The business case for renewable power

This article was written by Mike Brigham, the president of the renewable energy co-op, Solarshare, and was published in the Toronto Star on July 1, 2023.

Nine European countries, including Germany, Denmark and Norway, recently agreed to vastly increase the capacity of North Sea wind farms.

I’m deeply supportive of environmental protection, but I also come at energy issues with the pragmatic attitude of a business person.

I’m currently president of a renewable energy co-operative and for many years ran a successful company.

As a member of the corporate sector, I can say without hesitation that the business case for renewable electricity — including solar and wind power — has never been stronger.

For a start, renewables are extremely cost-competitive.

The global financial services firm Lazard estimates that onshore wind power now costs about five cents and utility-scale solar about six cents per kilowatt hour. By contrast, new nuclear is about 18 cents per kilowatt hour — three times more expensive than power from the sun!

Renewables are being embraced by some of the world’s most successful economies.

Nine European nations — including Germany, Denmark and Norway — recently agreed to vastly increase the capacity of North Sea wind farms. The Guardian reported that “the nine countries aim to boost their combined North Sea offshore wind capacity to 120GW by 2030 and 300GW by 2050.”

This is a massive amount of wind power. By way of comparison, installed generation capacity from all sources in Ontario is about 38 GW.

These leading economies are certainly concerned about the climate emergency but they’re also ramping up renewables because it’s good for the bottom line.

It’s not just that the cost of wind and solar is dropping dramatically; it’s also that widespread adoption of renewables frees us from the vicissitudes of dependence on gas.

As a recent report from the International Energy Agency makes clear, questions about gas’ reliability abound: “Global gas supply is set to remain tight in 2023, and the global balance is subject to an unusually wide range of uncertainties. The risks include adverse weather factors, such as a dry summer or colder-than-usual end of the year, lower availability of LNG, and the possibility of a further decline in Russian pipeline gas deliveries to Europe. These factors could easily renew market tensions and price volatility.”

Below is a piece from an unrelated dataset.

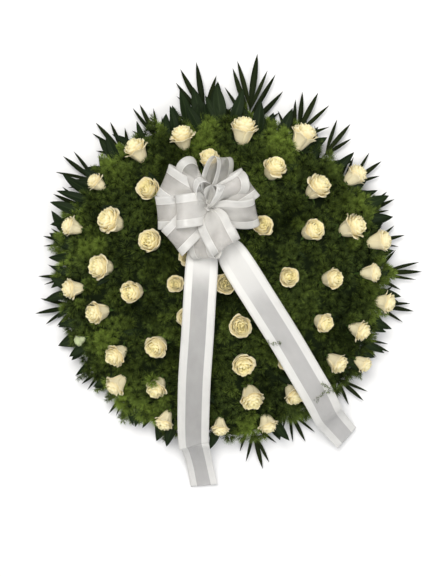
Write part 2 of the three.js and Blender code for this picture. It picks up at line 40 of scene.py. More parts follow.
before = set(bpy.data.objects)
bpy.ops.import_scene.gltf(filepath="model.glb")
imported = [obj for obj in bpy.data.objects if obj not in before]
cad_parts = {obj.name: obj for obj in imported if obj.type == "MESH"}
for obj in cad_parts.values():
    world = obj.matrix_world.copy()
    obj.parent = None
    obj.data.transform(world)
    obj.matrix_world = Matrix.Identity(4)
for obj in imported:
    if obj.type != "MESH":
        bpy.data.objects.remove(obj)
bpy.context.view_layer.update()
MM = 0.001
UP = Vector((0, 0, 1))
# How thick petals and leaves are, and ribbon, in millimetres.
LEAF_THICK, RIBBON_THICK = 0.5, 0.35
QUARTERS = ("right", "top", "left", "bottom")

# The bed of fern, in millimetres, as the solids have it.
BED_RADIUS, BED_FOOT, BED_TOP, BED_FULLNESS, BED_CLUMP = 356, 33, 102, 2.6, 7
FOAM_RADIUS = 268

# The roses: the middle of each head and its width, then how far it is sunk and its lean in
# degrees, where these aren't 0.
ROSES = [
    (-191, 284, 58), (-88, 312, 56), (49, 330, 64), (183, 315, 66), (-28, 260, 50, 4),
    (117, 242, 56), (302, 229, 54), (-281, 211, 44), (-162, 194, 56, 0, -20), (214, 200, 60),
    (-336, 112, 48), (-248, 125, 62), (-158, 79, 56), (90, 112, 50, 8), (201, 103, 54),
    (293, 112, 62), (355, 81, 56), (-270, 22, 58), (-334, -26, 50), (-198, -33, 54),
    (-101, -15, 42), (9, -15, 52, 4), (146, 0, 48), (245, -4, 50), (333, 9, 46), (-277, -79, 54),
    (-79, -88, 44, 4), (40, -108, 54), (225, -101, 46), (308, -119, 50), (368, -57, 50),
    (-235, -174, 54), (-145, -154, 54), (47, -194, 54), (141, -185, 44, 6), (256, -191, 50),
    (317, -194, 40), (-235, -240, 50), (-145, -246, 50), (66, -268, 58), (161, -262, 50, 4),
    (-127, -321, 46), (-4, -334, 42), (102, -328, 46), (-74, 44, 44, 6),
]
ROSEBUD = (-316, -141, 26)

# Layers of petals from the outside in: how many, the radius of the belly, the radius and
# height of the lip, how far the lip curls back and half a petal's width in radians. The sizes
# are shares of the head's radius.
PETAL_LAYERS = [
    (5, 0.77, 0.86, 1.22, 0.17, 0.88),
    (5, 0.74, 0.79, 1.38, 0.12, 0.86),
    (5, 0.70, 0.69, 1.49, 0.08, 0.86),
    (5, 0.67, 0.59, 1.54, 0.06, 0.88),
    (5, 0.56, 0.48, 1.58, 0.04, 0.90),
    (5, 0.45, 0.37, 1.60, 0.03, 0.92),
    (5, 0.35, 0.27, 1.62, 0.03, 0.95),
    (4, 0.25, 0.17, 1.62, 0.02, 1.10),
    (3, 0.15, 0.07, 1.60, 0.00, 1.35),
]
# How finely the petals of the outer, middle and heart layers are divided: columns and rows.
PETAL_GRIDS = [(9, 8)] * 2 + [(7, 7)] * 3 + [(6, 6)] * 4

# Where the fern is brightest: its clumps there take the bright green.
BRIGHT_FERN = [
    (-237, 244), (-285, 70), (-336, 137), (-17, 338), (146, 290), (310, 168), (-255, -138),
    (-355, 41), (-218, -266), (-168, -301), (349, -74), (382, -31), (66, -325), (-50, 296),
]

# Palm fronds: the root round the rim and the way the rib points in degrees, how far from the
# middle the tip reaches, the leaflets' length, their pairs and the rib's rise in degrees.
FRONDS = [
    (80, 82, 507, 84, 5, -1), (95, 99, 486, 76, 5, -3), (115, 116, 430, 56, 3, -3),
    (128, 131, 448, 62, 4, -3), (143, 142, 448, 58, 3, -1), (153, 155, 422, 52, 3, -3),
    (167, 167, 412, 50, 3, -2), (180, 179, 412, 50, 3, -2), (191, 191, 426, 56, 3, -1),
    (217, 218, 396, 44, 3, -2), (230, 231, 398, 44, 3, -1), (281, 284, 440, 54, 3, -2),
    (297, 297, 414, 50, 3, -1), (319, 319, 422, 52, 3, -2), (336, 336, 412, 50, 3, -1),
    (350, 350, 438, 56, 3, -2), (2, 1, 450, 56, 3, -2), (13, 13, 422, 50, 3, -2),
    (24, 25, 426, 52, 3, -1), (36, 36, 444, 56, 3, -2), (50, 50, 450, 56, 3, -2),
    (62, 63, 468, 66, 4, -3),
]
# How far out fronds and leaves start, the height of each kind, and how much of a rib is bare.
LEAF_ROOT, FROND_LEVEL, BROAD_LEVEL, RIB_BARE = 281, 19.1, 22.1, 34

# Broad leaves: the root round the rim, the way each points and its length.
BROAD_LEAVES = [
    (72, 74, 110), (107, 106, 112), (122, 123, 96), (147, 149, 108), (162, 162, 118),
    (203, 202, 120), (248, 249, 118), (262, 262, 92), (290, 289, 110), (308, 307, 90),
    (328, 327, 94), (343, 343, 104), (18, 20, 104), (43, 43, 114),
]

# The leaves that come up out of the bed: the way out and the distance of the root, the way
# each points and its rise in degrees, its length and its width.
BED_LEAVES = [
    (141, 318, 150, 24, 66, 22), (132, 330, 122, 20, 74, 24), (150, 330, 164, 14, 78, 20),
    (156, 338, 150, 10, 72, 24), (161, 316, 176, 18, 60, 20), (172, 330, 186, 10, 62, 24),
    (179, 322, 168, 14, 66, 20), (186, 334, 194, 8, 64, 22), (108, 330, 96, 22, 70, 20),
    (98, 322, 112, 20, 76, 26), (86, 332, 72, 18, 84, 26), (90, 340, 100, 12, 86, 30),
    (76, 330, 84, 22, 78, 28), (68, 330, 58, 16, 72, 24), (57, 334, 66, 16, 66, 20),
    (44, 330, 34, 18, 66, 22), (33, 338, 44, 12, 62, 20), (22, 334, 12, 14, 60, 20),
    (8, 336, 20, 10, 56, 18), (355, 336, 344, 10, 60, 20), (341, 338, 350, 10, 54, 18),
    (326, 326, 334, 12, 56, 20), (311, 330, 302, 12, 54, 18), (290, 330, 298, 12, 62, 24),
    (268, 334, 262, 10, 58, 22), (252, 330, 246, 12, 62, 26), (238, 326, 244, 12, 56, 20),
    (222, 326, 214, 12, 54, 18), (206, 330, 214, 12, 58, 22), (198, 322, 190, 14, 58, 20),
    (93, 352, 80, 6, 92, 30), (97, 350, 106, 8, 88, 28), (103, 348, 90, 5, 84, 28),
    (128, 232, 100, 34, 52, 24), (147, 262, 170, 30, 54, 26), (178, 236, 214, 30, 46, 18),
    (24, 170, 318, 34, 44, 9), (300, 250, 330, 30, 46, 14), (62, 262, 20, 30, 50, 22),
    (215, 214, 180, 32, 46, 18), (262, 240, 284, 30, 42, 16), (338, 250, 20, 30, 42, 14),
]

# How many more leaves stand out round the edge, and the arc in degrees that has none.
UNDER_LEAVES, UNDER_GAP = 64, (246, 316)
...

Importantly, the IEA recommends that countries cut their gas usage: “There is a continued need to reduce gas demand in a structural manner through improved energy efficiency measures, accelerated deployment of renewables and heat pumps, as well as behavioural changes.”

Unfortunately, the Ontario government seems not to have read this report. Ontario is planning to vastly expand its current gas-fired power plants and is set to build new ones. (Greenhouse gas emissions from existing gas plants alone will increase by over 300 per cent by 2030.)

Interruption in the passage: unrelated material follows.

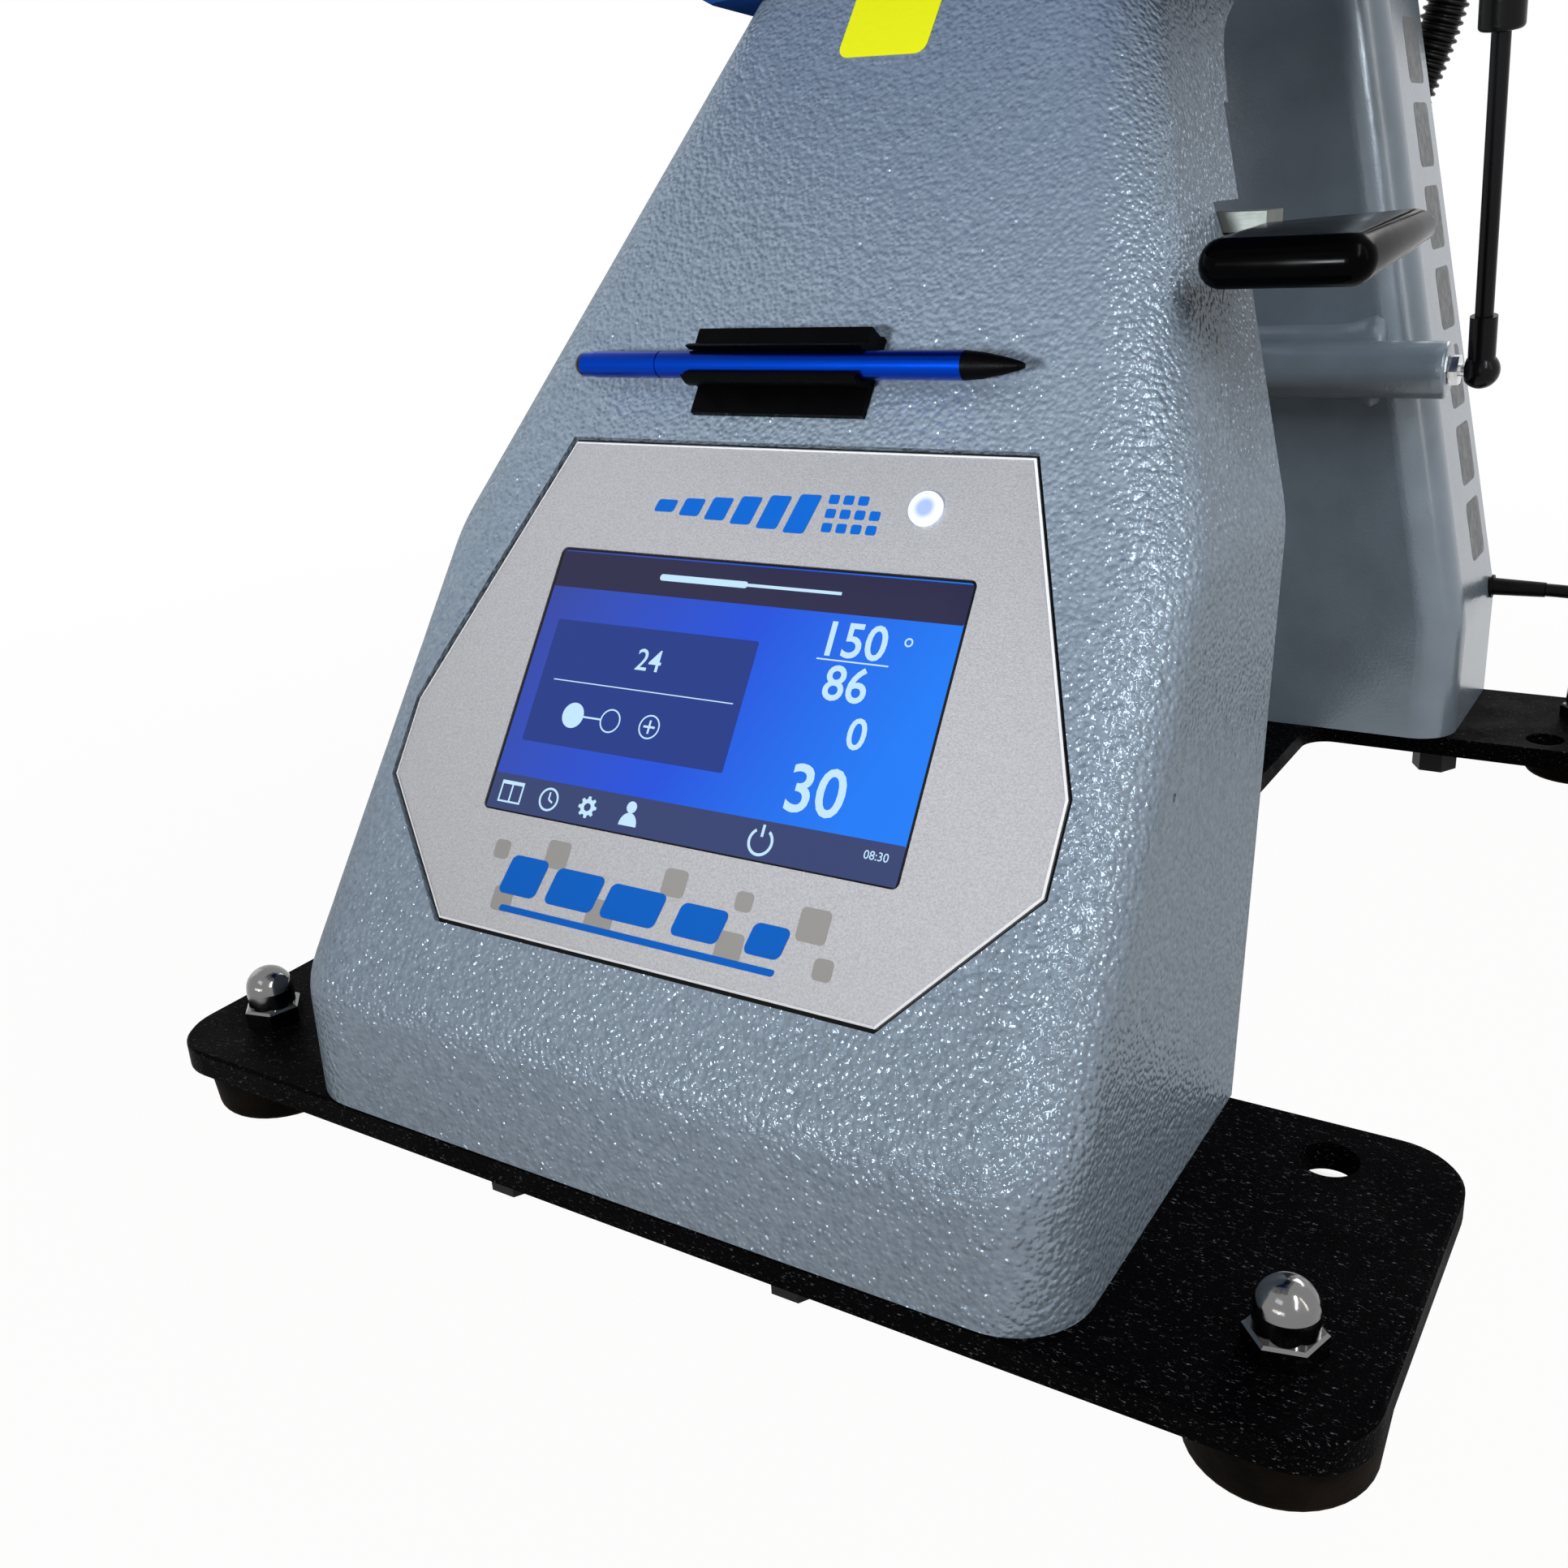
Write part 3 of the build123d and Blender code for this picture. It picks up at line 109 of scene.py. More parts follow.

This makes no sense. Why would we hitch our grid to a climate-destructive fuel that traps us in an endless cycle of price volatility determined by factors outside our control?

If Queen’s Park won’t accept common sense, we need to look to Ottawa. The federal government will soon be releasing its Clean Electricity Regulations (CER) with the goal of a net-zero grid by 2035.

These regulations have the potential to reduce GHG emissions significantly, but some experts are concerned the regulations will include a loophole that allows Ontario to run gas plants into the 2040s. That would be a disaster.

The business community should speak with one voice and urge the federal government to enact a CER that’s watertight and removes all fossil fuels from the grid over the next decade.

Such a policy would protect us from the costs, risk and volatility of international gas markets.

It would also allow us to procure more hydro, wind and solar power — much of it made right here in Ontario — which would lower energy prices and make our province a more attractive place to do business.